The archaeological layers of Babja jama revealed a rich story of life during the Pleistocene and Holocene. The sediments contained bones and teeth of numerous mammals that lived during the Ice Ages. Most of the bones were broken with sharp fracture edges, and some were even burned—typical signs of prey processed by Ice Age hunters. Among the finds were bones of reindeer, chamois, Alpine marmots, beavers, elk, and bison. This diversity reflects the dramatic temperature fluctuations of the Pleistocene, which caused animal migrations and shifting ecosystems.

In addition to animal remains, numerous tools of Ice Age hunters were found—flint flakes, scrapers, blades, and other artifacts indicating that the cave served as a hunting station or temporary shelter. The finds from Babja jama are estimated to be between 12,000 and 15,000 years old, placing the site among the most important Late Paleolithic archaeological locations in central Slovenia.

Babja jama, however, also holds a deeply personal dimension for me. One summer evening, long after my childhood explorations, I decided to visualize the cave—not with sophisticated equipment, but simply with a handheld flashlight. The darkness that once frightened me became a canvas. With the flashlight, I painted the walls with light, illuminating sediments, hollows, and the subtle details carved into the limestone by time. The cave revealed itself in ways invisible to the naked eye in darkness—its textures, its silence, its ancient presence.

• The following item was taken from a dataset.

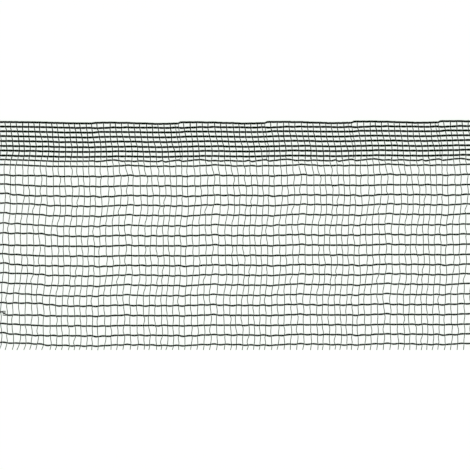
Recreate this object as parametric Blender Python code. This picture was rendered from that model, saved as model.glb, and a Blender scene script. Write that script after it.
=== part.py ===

That visualization was not just documentation; it was a tribute to the childhood curiosity that once led me to its mysterious entrance.

Today, Babja jama is part of the caving collection in Gorjuša and an important element of local natural and cultural heritage. Although it is not arranged for tourist visits, it remains a place that carries a story of survival, adaptation, and life in a time when nature was far more unpredictable than today. It is a space where geology, archaeology, history, and personal memory converge—and where one can still sense the breath of Ice Age hunters, the imagination of a child, and the quiet grandeur of the underground world.